Stated problem
Print the first line of the material below and each line after it, exactly as written, ending with the line that contains "lip_slope_drop = 1.6".
-- Start of Stored rows --
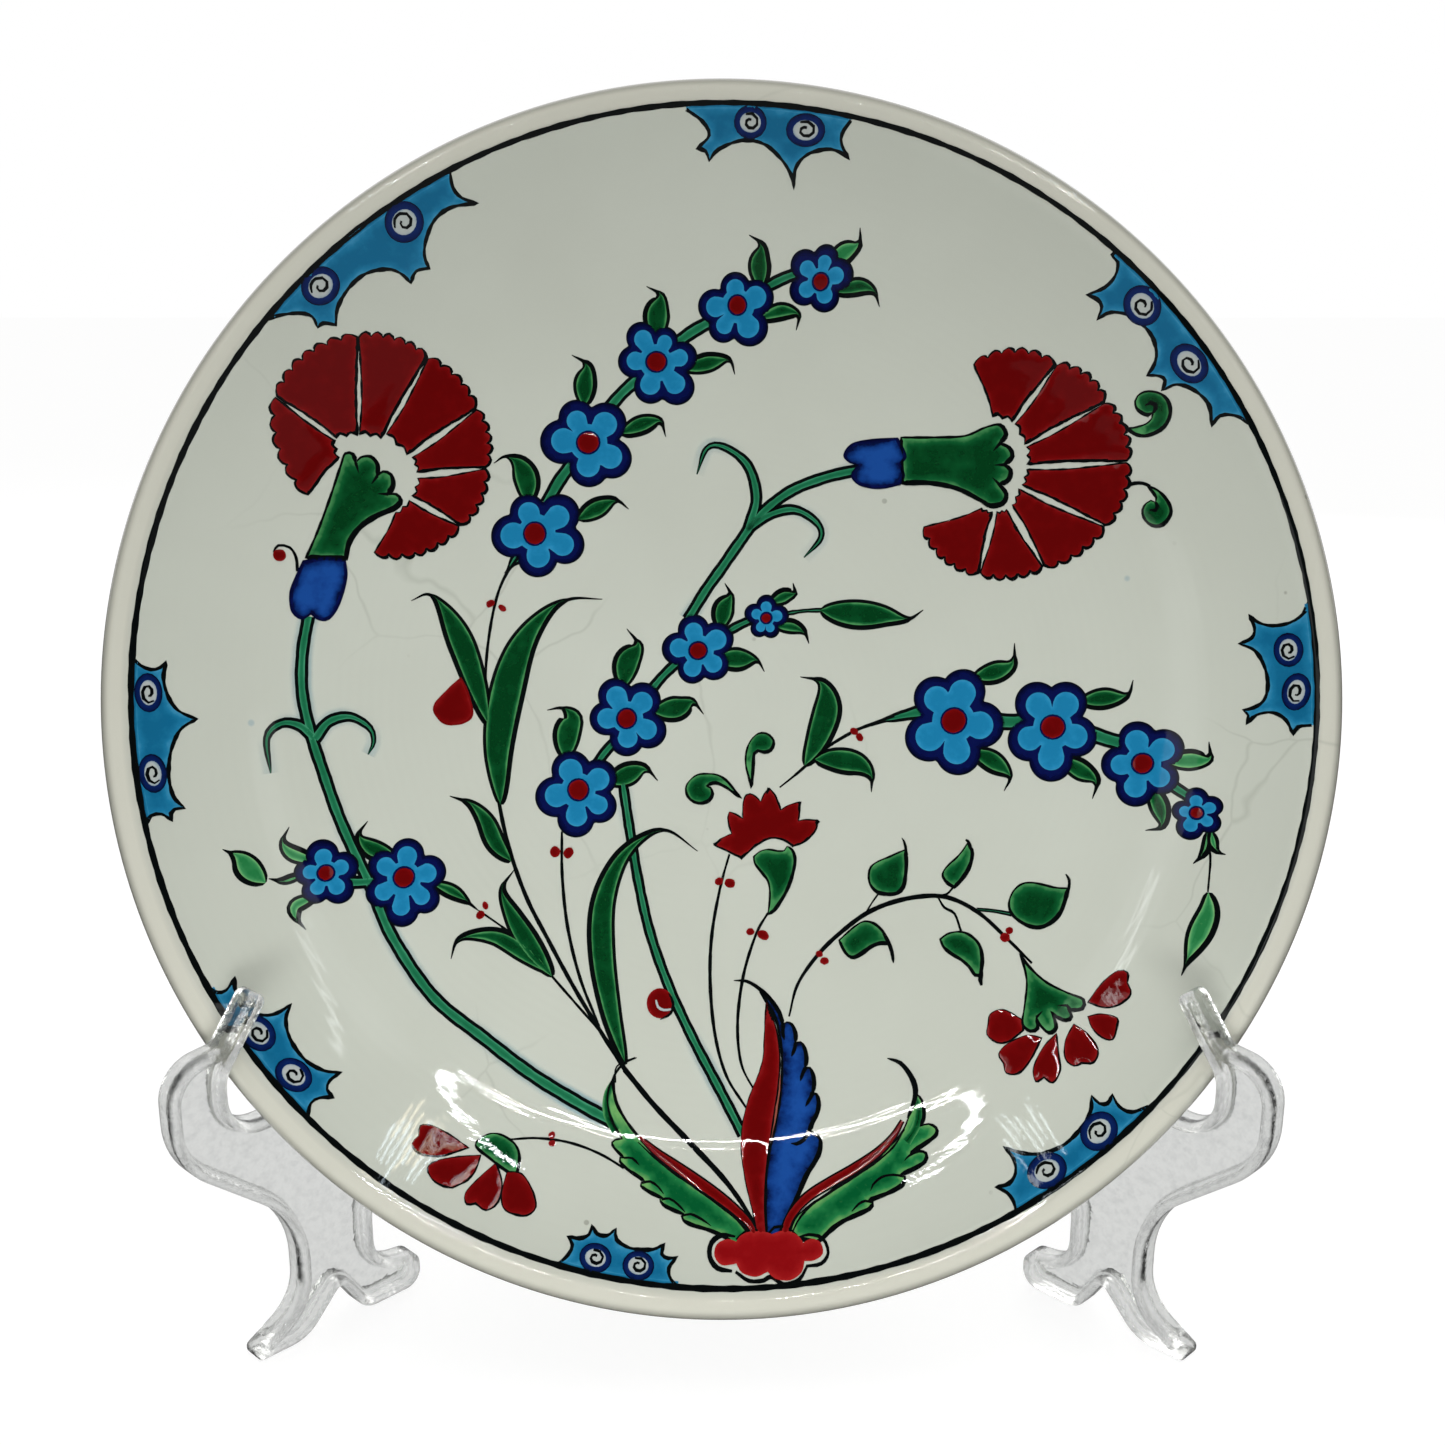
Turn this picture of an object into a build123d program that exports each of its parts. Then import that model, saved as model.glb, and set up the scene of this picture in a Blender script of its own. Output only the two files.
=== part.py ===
from build123d import *
import os
from math import asin, atan2, cos, hypot, radians, sin, sqrt, tan

# A painted ceramic dish, 30 cm across, on a folding stand of clear plastic.
# Millimetres, +Z up. The dish leans back and faces -Y, towards whoever looks at it.

# ---- dish: a shallow bowl turned on a wheel, with a round lip and a foot ring ----
dish_radius = 150.0
lip_thickness = 7.0
dish_depth = 28.0             # from the plane of the lip down to the floor
floor_radius = 80.0
floor_thickness = 6.0
foot_outer_radius = 86.0
foot_width = 9.0
foot_height = 4.0
foot_taper = 1.0              # how much each side of the foot ring draws in at its bottom
foot_edge = 0.8
lip_slope_width = 3.5         # the lip falls gently inwards before the wall starts
lip_slope_drop = 1.6

# ---- how the dish stands ----
dish_lean = 17.0              # degrees back from upright
dish_clearance = 21.0         # lowest point of the rim circle above the table
seat_gap = 0.3                # what the dish touches lies this close to it

# ---- stand: two moulded halves, a thin web inside a thick edge, hinged at the back ----
half_angle = 45.0             # each half turns this far out from the dish's middle line
hinge_to_dish = 84.8          # hinge axis behind the middle of the lip's plane
panel_width = 7.0             # across the edge flange
web_thickness = 2.0
flange_thickness = 2.4
panel_gap = 0.3               # from the hinge's own plane, so that the halves fold flat
edge_round = 1.0

hook_wall_height = 14.3       # the cradle's front wall, above its floor
hook_rise = 17.0              # the finger above that wall
hook_lean = 12.6              # how far the finger leans back over the dish
hook_thickness = 5.0
hook_tip_radius = 2.1
hook_reach = 11.1             # cradle's front wall in front of the lip's lowest point
cradle_radius = 8.4

shoulder_width = 14.9
shoulder_top = 20.5           # above the cradle's floor
shoulder_slope = 1.5          # the shoulder rises this much towards the finger
shoulder_drop = 4.3           # where the shoulder turns in, below the cradle's floor
shoulder_top_radius = 10.5
shoulder_radius = 21.0
shoulder_root_radius = 3.0

ankle_setback = 31.2          # the ankle's front, behind the shoulder's
ankle_width = 21.7
ankle_top = 35.0
ankle_radius = 26.0
instep_height = 10.5
instep_radius = 13.0
foot_length = 13.9            # the foot's tip in front of the ankle
foot_tip_height = 2.6
foot_tip_radius = 1.3
sole_length = 14.3
sole_radius = 11.0
notch_front = 10.6            # the small arch between the foot and the toe
notch_back = 7.1
notch_height = 11.0
notch_radius = 1.3
heel_radius = 6.0
toe_length = 17.6
toe_height = 9.2
toe_radius = 3.3
toe_sole_radius = 4.8
toe_top_radius = 9.0

arch_height = 41.0
arch_front_radius = 16.0
arch_back_radius = 38.0
rear_foot_length = 17.0
rear_foot_flare = 8.0
rear_foot_radius = 2.2

deck_drop = 7.7               # the bar between the legs, below the cradle's floor
deck_start = 20.0             # where that bar begins, behind the lip's lowest point
deck_radius = 22.0
throat_reach = 80.0           # the throat's corner, from the hinge
throat_radius = 44.0
upright_reach = 62.0
upright_knee = 118.0
upright_radius = 30.0
rest_rise = 43.6              # top of the flat pad that the dish leans on, above its middle
rest_length = 20.0
rest_relief = 6.0
rest_radius = 6.0
back_knee_drop = 56.0         # where the upright's back turns in, below the pad's top
upright_top_width = 17.0

# ---- hinge: each half has two moulded rings, and one loose pin runs through all four ----
knuckle_radius = 4.5
knuckle_height = 8.0
knuckle_gap = 0.3
knuckle_low = 20.0            # bottom of the left half's lower ring
knuckle_high = 120.0          # bottom of the left half's upper ring
knuckle_space = 1.0           # between a knuckle and the other half's panel
pin_radius = 2.1
pin_clearance = 0.05
pin_end = 1.5                 # the pin shows this much below the lowest ring
pin_head_radius = 3.4
pin_head_height = 1.8
pin_head_round = 0.7

level = 0.01                  # an edge runs along the panel while it turns less than this

lean = radians(dish_lean)
turn = radians(half_angle)
lip_radius = lip_thickness / 2
lip_circle = dish_radius - lip_radius
rim_height = dish_radius * cos(lean) + dish_clearance
base_depth = dish_depth + floor_thickness
panel_back = knuckle_radius + knuckle_space
rest_top = rim_height + rest_rise


def dish_profile():
    """Half section of the dish lying face up, lip at height 0, turned about Z."""
    wall_radius = lip_circle - lip_slope_width
    foot_depth = base_depth + foot_height
    foot_inner = foot_outer_radius - foot_width
    with BuildSketch(Plane.XZ) as section:
        with BuildLine():
            floor = Line((0, -dish_depth), (floor_radius, -dish_depth))
            wall = TangentArc(floor @ 1, (wall_radius, -lip_slope_drop), tangent=(1, 0))
            slope = Line(wall @ 1, (lip_circle, 0))
            lip = ThreePointArc(slope @ 1, (dish_radius, -lip_radius), (lip_circle, -lip_thickness))
            outer = TangentArc((foot_outer_radius, -base_depth), lip @ 1, tangent=(1, 0))
            foot = Polyline(
                outer @ 0,
                (foot_outer_radius - foot_taper, -foot_depth),
                (foot_inner + foot_taper, -foot_depth),
                (foot_inner, -base_depth),
                (0, -base_depth),
                floor @ 0,
            )
        make_face()
    return section.sketch


def make_dish():
    dish = revolve(dish_profile(), Axis.Z)
    dish = fillet(dish.edges().filter_by(GeomType.CIRCLE).group_by(Axis.Z)[0], foot_edge)
    tilt = Location((0, 0, rim_height), (90 - dish_lean, 0, 0))
    return tilt * dish


def lip_seat():
    """Lowest point of the lip over a panel's inner face, as (reach, height)."""
    # the lip is a ring of round section; its centre lies one lip radius behind the rim plane
    ring_y = lip_radius * cos(lean)
    ring_z = rim_height - lip_radius * sin(lean)
    normal = (-cos(turn), sin(turn))
    along = (-sin(turn), -cos(turn))
    # where the ring's centre line crosses the panel's inner face, as an angle from its lowest point
    target = normal[1] * (hinge_to_dish - ring_y) + panel_gap
    across = -normal[0] * lip_circle
    down = -normal[1] * lip_circle * sin(lean)
    angle = asin(target / hypot(across, down)) - atan2(down, across)
    x = -lip_circle * sin(angle)
    y = ring_y - lip_circle * cos(angle) * sin(lean)
    z = ring_z - lip_circle * cos(angle) * cos(lean)
    run = (-cos(angle), sin(angle) * sin(lean), sin(angle) * cos(lean))
    run_along = run[0] * along[0] + run[1] * along[1]
    run_normal = run[0] * normal[0] + run[1] * normal[1]
    sag = lip_radius * sqrt(1 - run_along**2) / abs(run_normal)
    shift = -sag * run_along * run[2] / (1 - run_along**2)
    reach = x * along[0] + (y - hinge_to_dish) * along[1]
    return reach + shift, z - sag


def rest_reach(height):
    """Reach at which a panel's inner face meets the dish's back at a height, less the gap."""
    back_y = (height - rim_height) * tan(lean) + (base_depth + seat_gap) / cos(lean)
    return (hinge_to_dish - back_y + panel_gap * sin(turn)) / cos(turn)


def half_outline():
    """Corners of one stand half in its own plane: reach from the hinge, height, radius."""
    seat_reach, lip_bottom = lip_seat()
    floor = lip_bottom - seat_gap
    wall = seat_reach + hook_reach
    wall_top = floor + hook_wall_height
    finger = hypot(hook_lean, hook_rise)
    back, up = hook_lean / finger, hook_rise / finger
    tip = (wall - hook_lean, wall_top + hook_rise)
    tip_front = (tip[0] + hook_thickness * up, tip[1] + hook_thickness * back)
    root_height = floor + shoulder_top + shoulder_slope
    root_reach = tip_front[0] + (tip_front[1] - root_height) * hook_lean / hook_rise
    front = wall + shoulder_width
    deck = floor - deck_drop
    deck_reach = seat_reach - deck_start
    rest_bottom = rest_top - rest_length
    rear_foot = panel_back + rear_foot_length
    ankle_front = front - ankle_setback
    ankle_back = ankle_front - ankle_width
    foot_reach = ankle_front + foot_length
    sole_reach = foot_reach - sole_length
    notch_reach = sole_reach - notch_front
    heel_reach = notch_reach - notch_back
    toe_reach = heel_reach - toe_length
    return [
        (*tip_front, hook_tip_radius),
        (*tip, hook_tip_radius),
        (wall, wall_top, cradle_radius),
        (wall, floor, cradle_radius),
        (seat_reach - cradle_radius, floor, cradle_radius),
        (deck_reach, deck, deck_radius),
        (throat_reach, deck, throat_radius),
        (upright_reach, upright_knee, upright_radius),
        (rest_reach(rest_bottom) - rest_relief, rest_bottom - rest_relief, rest_radius),
        (rest_reach(rest_bottom), rest_bottom, rest_radius),
        (rest_reach(rest_top), rest_top, rest_radius),
        (rest_reach(rest_top) - upright_top_width, rest_top, rest_radius),
        (panel_back, rest_top - back_knee_drop, upright_radius),
        (panel_back, 0, rear_foot_radius),
        (rear_foot, 0, rear_foot_radius),
        (rear_foot + rear_foot_flare, arch_height, arch_back_radius),
        (ankle_back, arch_height, arch_front_radius),
        (ankle_back, toe_height + rear_foot_radius, toe_top_radius),
        (toe_reach, toe_height, toe_radius),
        (toe_reach, 0, toe_sole_radius),
        (heel_reach, 0, heel_radius),
        (notch_reach, notch_height, notch_radius),
        (sole_reach, 0, sole_radius),
        (foot_reach, 0, foot_tip_radius),
        (foot_reach, foot_tip_height, foot_tip_radius),
        (ankle_front, instep_height, instep_radius),
        (ankle_front, ankle_top, ankle_radius),
        (front, floor - shoulder_drop, shoulder_radius),
        (front, floor + shoulder_top, shoulder_top_radius),
        (root_reach, root_height, shoulder_root_radius),
    ]


def make_panel():
    """One half's moulded panel in its own frame: X is reach, Z height, Y away from the hinge's plane."""
    corners = half_outline()
    points = [(reach, height) for reach, height, radius in corners]
    radii = [radius for reach, height, radius in corners]
    plane = Plane.XZ.offset(-panel_gap)
    outline = FilletPolyline(*points, radius=radii, close=True)
    face = make_face(outline)
    solid = extrude(plane * face, -panel_width)
    rims = solid.edges().filter_by(lambda e: abs(e.tangent_at(0.5).Y) < level)
    solid = fillet(rims, edge_round)
    inner = offset(face, amount=-flange_thickness, kind=Kind.INTERSECTION)
    pocket_depth = (panel_width - web_thickness) / 2
    near = extrude(plane * inner, -pocket_depth)
    far = extrude(Plane.XZ.offset(-panel_gap - panel_width) * inner, pocket_depth)
    return solid - near - far


def make_ring(height):
    """A round knuckle on the hinge axis with the arm that joins it to the panel."""
    base = (Align.CENTER, Align.CENTER, Align.MIN)
    barrel = Cylinder(knuckle_radius, knuckle_height, align=base)
    arm = Box(
        panel_back + flange_thickness / 2,
        knuckle_radius - panel_gap,
        knuckle_height,
        align=(Align.MIN, Align.MIN, Align.MIN),
    )
    bore = Cylinder(pin_radius + pin_clearance, knuckle_height, align=base)
    return Pos(0, 0, height) * (barrel + Pos(0, panel_gap, 0) * arm - bore)


def make_half(ring_heights):
    """A stand half in its open place on the right of the dish."""
    half = make_panel()
    for height in ring_heights:
        half += make_ring(height)
    return Pos(0, hinge_to_dish, 0) * Rotation(0, 0, half_angle - 90) * half


def make_hinge_pin():
    """A round pin with a flat head, dropped in from above."""
    bottom = knuckle_low - pin_end
    top = knuckle_high + 2 * (knuckle_height + knuckle_gap)
    base = (Align.CENTER, Align.CENTER, Align.MIN)
    shank = Pos(0, 0, bottom) * Cylinder(pin_radius, top - bottom, align=base)
    head = Cylinder(pin_head_radius, pin_head_height, align=base)
    head = fillet(head.edges().group_by(Axis.Z)[-1], pin_head_round)
    return Pos(0, hinge_to_dish, 0) * (shank + Pos(0, 0, top) * head)


left_rings = (knuckle_low, knuckle_high)
right_rings = [height + knuckle_height + knuckle_gap for height in left_rings]

parts = {
    "dish": make_dish(),
    "stand_left_half": mirror(make_half(left_rings), about=Plane.YZ),
    "stand_right_half": make_half(right_rings),
    "hinge_pin": make_hinge_pin(),
}
whole = Compound(list(parts.values())).bounding_box()
origin = Pos(-whole.center().X, -whole.center().Y, -whole.min.Z)

os.makedirs("parts", exist_ok=True)
for name, shape in parts.items():
    export_step(origin * shape, f"parts/{name}.step")

hinge_axis = origin * Pos(0, hinge_to_dish, 0)
print("hinge axis", [round(v, 3) for v in hinge_axis.position])
print("middle of the rim plane", [round(v, 3) for v in (origin * Pos(0, 0, rim_height)).position])
print("size", [round(v, 1) for v in whole.size])
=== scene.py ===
import random
from math import atan2, cos, hypot, pi, radians, sin, sqrt

import bmesh
import bpy
from mathutils import Matrix, Vector
from mathutils.geometry import delaunay_2d_cdt


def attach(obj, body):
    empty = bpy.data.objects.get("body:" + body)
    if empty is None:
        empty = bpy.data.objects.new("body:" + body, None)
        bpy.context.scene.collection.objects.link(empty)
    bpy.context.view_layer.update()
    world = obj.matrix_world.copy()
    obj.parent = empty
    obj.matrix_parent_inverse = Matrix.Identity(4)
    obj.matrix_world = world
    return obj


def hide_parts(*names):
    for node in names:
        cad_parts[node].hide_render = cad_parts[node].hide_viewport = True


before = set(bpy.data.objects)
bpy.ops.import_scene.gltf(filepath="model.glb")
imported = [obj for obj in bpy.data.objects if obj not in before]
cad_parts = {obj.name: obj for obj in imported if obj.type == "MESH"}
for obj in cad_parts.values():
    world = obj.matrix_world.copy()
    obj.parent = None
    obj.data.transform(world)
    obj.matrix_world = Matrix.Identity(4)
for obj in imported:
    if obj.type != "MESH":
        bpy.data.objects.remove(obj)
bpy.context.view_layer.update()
mm = 0.001

# Painted sizes are in millimetres on the face of the dish: x to the right, y up the dish, from its middle.
dishShape = {
    "middle": (0.0, -0.023157, 0.164446),  # middle of the lip's plane, in metres
    "leanBack": 17.0,
    "radius": 150.0,
    "lipRadius": 3.5,
    "depth": 28.0,
    "floorRadius": 80.0,
    "lipSlopeWidth": 3.5,
    "lipSlopeDrop": 1.6,
    "floorThickness": 6.0,
    "footOuter": 86.0,
    "footWidth": 9.0,
    "footHeight": 4.0,
    "footTaper": 1.0,
    "footEdge": 0.8,
    "floorStops": (20, 40, 60, 72),  # radii at which the flat floor is cut
    "backStops": (50.0, 25.0, 0.0),  # and the same on its back
    "wallSteps": 34,
    "lipSteps": 16,
    "backSteps": 24,
    "turns": 288,  # steps round the dish
    "smoothAngle": 40,
}
dishTilt = radians(90 - dishShape["leanBack"])
dishPlace = Matrix.Translation(dishShape["middle"]) @ Matrix.Rotation(dishTilt, 4, "X")


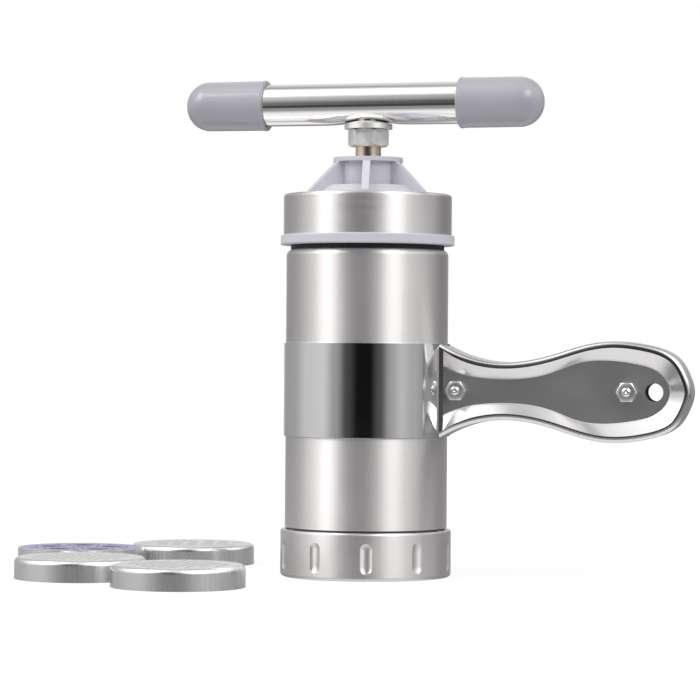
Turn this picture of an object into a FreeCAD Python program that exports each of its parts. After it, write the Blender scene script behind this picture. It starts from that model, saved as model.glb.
-- End of Stored rows --
Output of the task
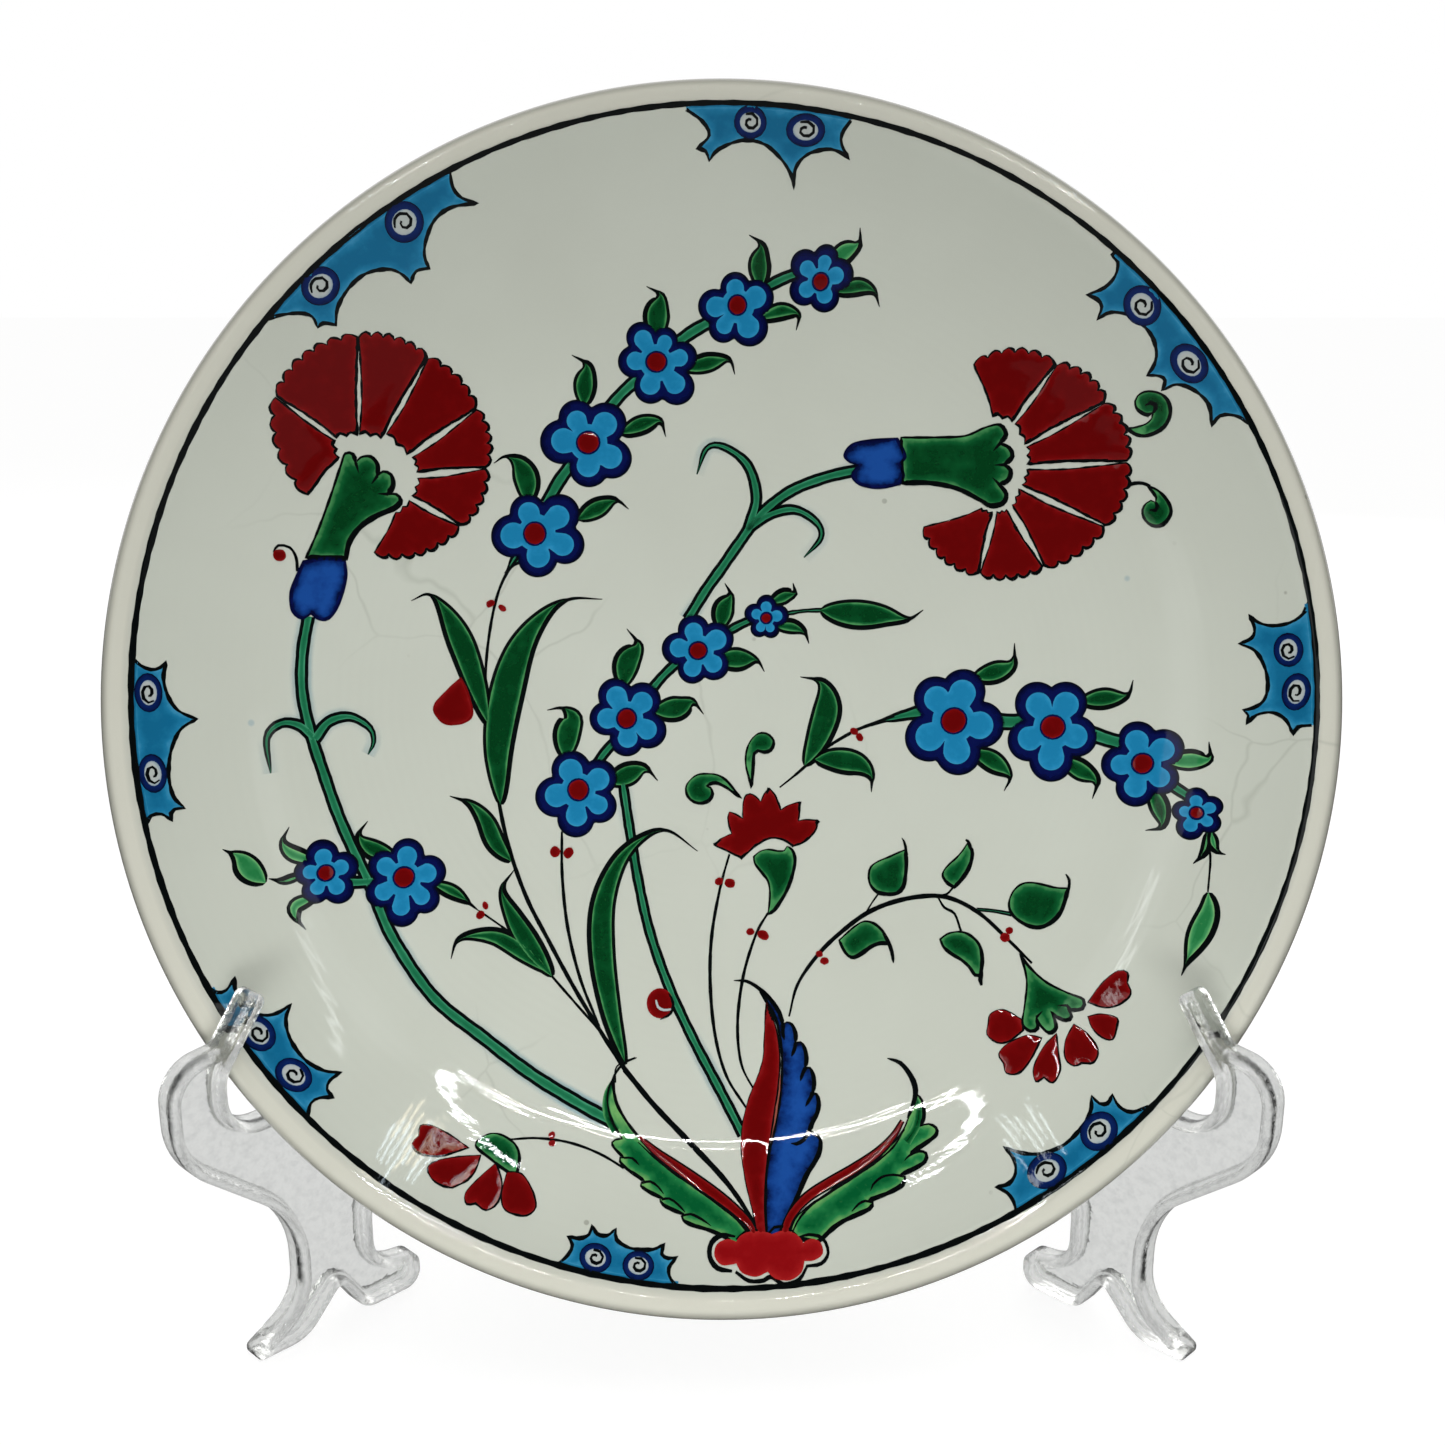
Turn this picture of an object into a build123d program that exports each of its parts. Then import that model, saved as model.glb, and set up the scene of this picture in a Blender script of its own. Output only the two files.
=== part.py ===
from build123d import *
import os
from math import asin, atan2, cos, hypot, radians, sin, sqrt, tan

# A painted ceramic dish, 30 cm across, on a folding stand of clear plastic.
# Millimetres, +Z up. The dish leans back and faces -Y, towards whoever looks at it.

# ---- dish: a shallow bowl turned on a wheel, with a round lip and a foot ring ----
dish_radius = 150.0
lip_thickness = 7.0
dish_depth = 28.0             # from the plane of the lip down to the floor
floor_radius = 80.0
floor_thickness = 6.0
foot_outer_radius = 86.0
foot_width = 9.0
foot_height = 4.0
foot_taper = 1.0              # how much each side of the foot ring draws in at its bottom
foot_edge = 0.8
lip_slope_width = 3.5         # the lip falls gently inwards before the wall starts
lip_slope_drop = 1.6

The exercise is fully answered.